For the GT, the familiar quad-cam V12 has been bored out from 5707cc to 5992cc to produce a staggering 569bhp at
7300rpm and 464lb ft of torque at 5500rpm.
Technical highlights include titanium conrods, a lighter steel crankshaft, redesigned camshafts and individual throttle units for each of the 12 cylinders. A five-speed gearbox drives the rear wheels but three different final-drive options are available. The test car was fitted with the shortest gearing option, with fifth accounting for 25.3mph per 1000rpm, which limits top speed to 190mph but is said to improve low- and mid-range acceleration dramatically. Suspension is substantially uprated and a restyled body made mostly from carbon fibre reduces the kerb weight by 70kg.


Very few cars we’ve road tested can live with the Diablo GT in a straight line. TVR Cerbera? No way. Ferrari 360 Modena? Not quite. And we recorded the performance figures in the wet. That we could only open up the V12 properly once we had the car rolling in third gear at 80mph puts our acceleration times of 4.4sec to 60mph and 8.7sec to 100mph into amazing perspective. The 30-70mph time of 3.1sec is well inside anything we’ve recorded for rivals from Porsche, Ferrari, TVR and Lotus. Only the McLaren F1 and Jaguar XJ220 are quicker in our experience.
The Diablo’s weight and vast width have always meant that it’s had to use that giant-killing performance to make up on the straights what it loses through the corners, and although it’s much improved over earlier versions, the same applies to the GT. From inside it feels enormous and very intimidating, yet once you’re acclimatised it’s just about possible to enjoy the GT’s grip-biased handling on public roads.

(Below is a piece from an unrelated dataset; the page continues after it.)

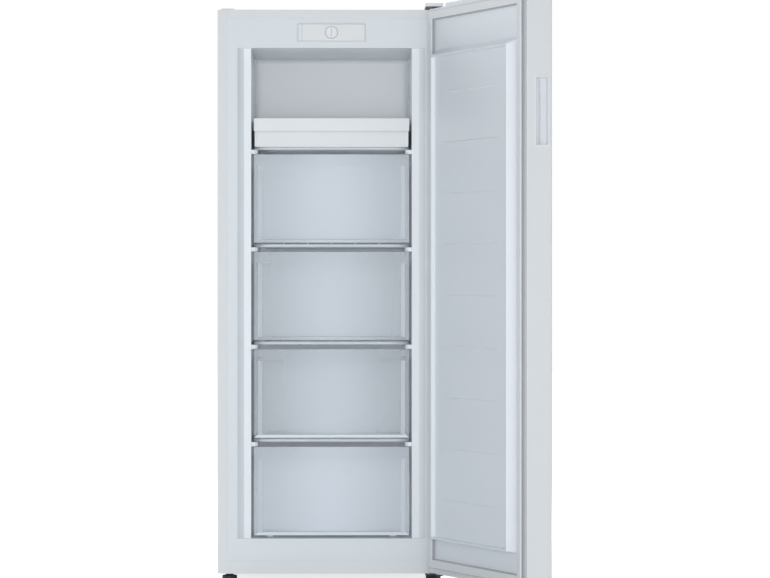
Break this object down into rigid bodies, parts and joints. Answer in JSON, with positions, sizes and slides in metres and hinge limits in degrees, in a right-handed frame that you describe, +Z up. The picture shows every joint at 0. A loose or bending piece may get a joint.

The steering is light and accurate, the body control much improved and it’s at least as manageable near the limit as a 360, despite having a third more power and an extra 100kg.What the GT is not good at is offering any form of comfort. If the roar and rumble from the vast tyres doesn’t put you off long journeys, the rock-hard ride will.

 




The days of poorly built Lamborghinis are long gone but that does not excuse the Diablo’s other fundamental design problems. By Ferrari standards it is from another era, one in which dreadful faults were tolerated because no one in the supercar world knew any better. Next to the 360 Modena and 550 Maranello, the Diablo seems laughably compromised.

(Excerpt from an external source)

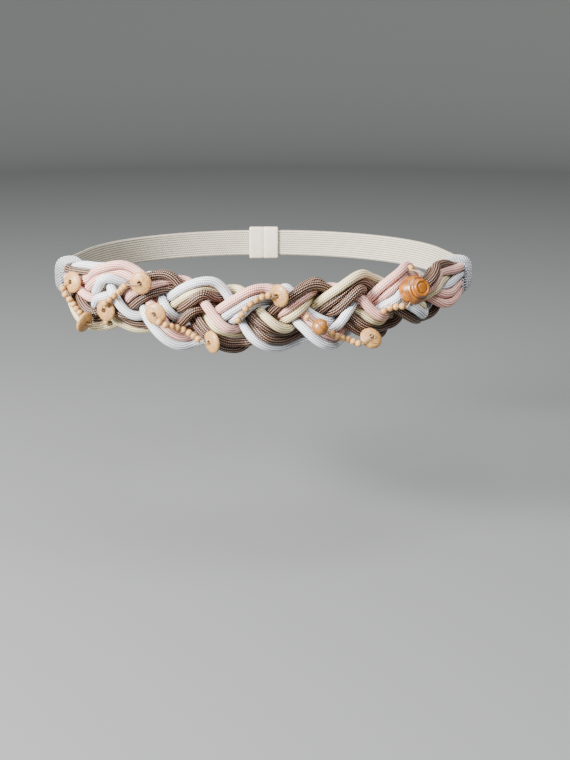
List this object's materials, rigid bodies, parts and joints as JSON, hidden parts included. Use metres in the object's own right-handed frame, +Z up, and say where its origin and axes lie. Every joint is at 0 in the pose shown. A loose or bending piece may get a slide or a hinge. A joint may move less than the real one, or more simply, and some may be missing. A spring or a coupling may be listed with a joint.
{
  "type": "rope belt",
  "caption": "Belt of satin cords plaited in three strands with strings of wooden beads laid in, bound ends and a plain band and clasp behind.",
  "frame": {"origin": "middle of the waist opening, at half the belt's height at its bound ends", "axes": "+Z up along the body, -Y towards the plaited front, +X towards the wearer's left"},
  "size_m": [0.3276, 0.2514, 0.0612],
  "materials": {
    "cord_pink": "satin-covered ribbed cord, pale pink",
    "cord_white": "satin-covered ribbed cord, cool white",
    "cord_brown": "satin-covered ribbed cord, taupe brown",
    "cord_cream": "satin-covered ribbed cord, cream",
    "birch_bead": "light turned wood, thin clear coat",
    "amber_bead": "stained wood with dark rings, thin clear coat",
    "turned_bead": "polished orange-brown wood",
    "binding_cord": "wound white cord",
    "woven_band": "plain woven webbing",
    "clasp_shell": "plain moulded clasp"
  },
  "bodies": {
    "root": {"pink_cord_1": "cord_pink", "pink_cord_2": "cord_pink", "pink_cord_3": "cord_pink", "white_cord_1": "cord_white", "white_cord_2": "cord_white", "white_cord_3": "cord_white", "brown_cord_1": "cord_brown", "brown_cord_2": "cord_brown", "brown_cord_3": "cord_brown", "brown_cord_4": "cord_brown", "cream_cord_1": "cord_cream", "cream_cord_2": "cord_cream", "end_binding_left": "binding_cord", "end_binding_right": "binding_cord", "back_band_left": "woven_band", "back_band_right": "woven_band", "back_clasp": "clasp_shell", "saucer_bead_1": "birch_bead", "saucer_bead_2": "birch_bead", "saucer_bead_3": "birch_bead", "saucer_bead_4": "birch_bead", "saucer_bead_5": "birch_bead", "saucer_bead_6": "birch_bead", "saucer_bead_7": "birch_bead", "saucer_bead_8": "birch_bead", "ball_bead": "amber_bead", "turned_bead": "turned_bead", "bead_string_1": "birch_bead", "bead_string_2": "birch_bead", "bead_string_3": "birch_bead", "bead_string_4": "birch_bead", "bead_string_5": "birch_bead", "bead_string_6": "birch_bead"}
  },
  "joints": []
}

The new seats provide better support but aren’t as comfortable and make getting in and out more difficult. But the GT scores with its improved rear visibility courtesy of a camera mounted on the spoiler which transmits images to a screen on the console.

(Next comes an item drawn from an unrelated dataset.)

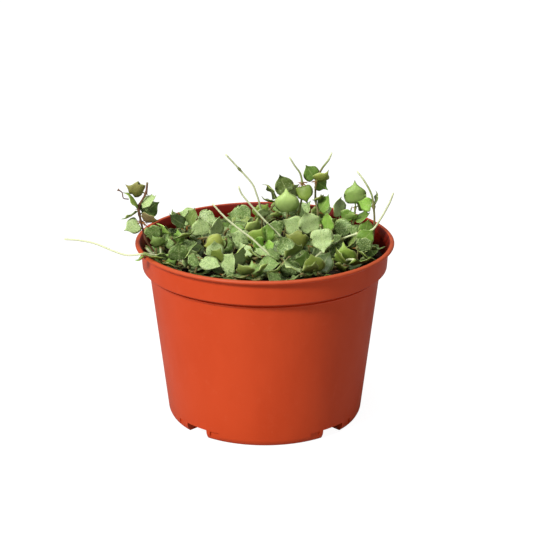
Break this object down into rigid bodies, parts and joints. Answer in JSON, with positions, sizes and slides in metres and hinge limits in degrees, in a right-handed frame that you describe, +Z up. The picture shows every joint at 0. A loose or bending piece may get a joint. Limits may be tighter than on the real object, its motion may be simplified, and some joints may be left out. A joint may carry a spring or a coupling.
{
  "type": "potted hoya curtisii",
  "caption": "Creeping hoya with small thick spade-shaped leaves on wiry stems, rooted in potting mix in a tapered plastic nursery pot with a rolled lip and notched foot.",
  "frame": {"origin": "centre of the pot's flat base, on the surface that it stands on", "axes": "+Z up along the pot's axis; -Y towards the front, where the plant is seen best; +X to the right of that view"},
  "size_m": [0.1896, 0.152, 0.1573],
  "materials": {
    "pot": "moulded terracotta-coloured polypropylene with a soft satin sheen",
    "soil": "dark moist potting mix of peat and bark, dull, with pale perlite crumbs",
    "leaf": "thick waxy leaf, dark green mottled with silver above, smooth yellow-green below",
    "stem": "young wiry stem, pale green going brown, finely downy"
  },
  "bodies": {
    "root": {"pot": "pot", "soil": "soil", "runner_left": "stem", "runner_tall": "stem", "runner_middle": "stem", "runner_front": "stem", "shoot_left_spray": "leaf", "shoot_top_left": "leaf", "shoot_top_right": "leaf", "shoot_crest": "leaf", "shoot_bright_tips": "leaf", "shoot_onion": "leaf", "shoot_right_tall": "leaf", "shoot_right_arm": "leaf", "shoot_dark_round": "leaf", "shoot_left_bulb": "leaf", "shoot_left_star": "leaf", "shoot_left_dark": "leaf", "shoot_back_left": "leaf", "shoot_mid_left": "leaf", "shoot_mid_bulb": "leaf", "shoot_mid_back": "leaf", "shoot_broad_back": "leaf", "shoot_centre": "leaf", "shoot_bright_spikes": "leaf", "shoot_silver_pair": "leaf", "shoot_silver_broad": "leaf", "shoot_silver_round": "leaf", "shoot_olive_curl": "leaf", "shoot_right_mid": "leaf", "shoot_right_green": "leaf", "shoot_right_olive": "leaf", "shoot_right_pair": "leaf", "shoot_front_dark": "leaf", "shoot_front_flat": "leaf", "shoot_front_light": "leaf", "shoot_front_bulb": "leaf", "shoot_front_mottled": "leaf", "shoot_front_tall": "leaf", "shoot_silver_low": "leaf", "shoot_rim_left": "leaf", "shoot_01": "leaf", "shoot_02": "leaf", "shoot_03": "leaf", "shoot_04": "leaf", "shoot_05": "leaf", "shoot_06": "leaf", "shoot_07": "leaf", "shoot_08": "leaf", "shoot_09": "leaf", "shoot_10": "leaf", "shoot_11": "leaf", "shoot_12": "leaf", "shoot_13": "leaf", "shoot_14": "leaf", "shoot_15": "leaf", "shoot_16": "leaf", "shoot_17": "leaf", "shoot_18": "leaf", "shoot_19": "leaf"}
  },
  "joints": []
}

Luggage space is pretty hopeless, but what really limits the Diablo as an everyday car is its sheer bulk; another thing that separates it from the cars built down the road at Maranello.
Having said that, there remains something unique about the rituals required before you turn the key. Ferraris are easier to drive and a lot more comfortable but none leaves an impression like the Lambo.



Spend an hour with the Diablo and you can’t help but marvel at the noise and sheer road presence. It remains a unique experience, the last in the line of a gloriously mad strain of supercars.
But after a day or two the smiles of amazement are replaced with sighs of frustration over the compromises a car like this demands. If Lamborghini is to threaten Ferrari it must iron out such impracticalities as the heavy gearchange and dreadful driving position. If, on the other hand, it is happy to build the world’s fastest but most flawed cars in tiny numbers, we wish it well.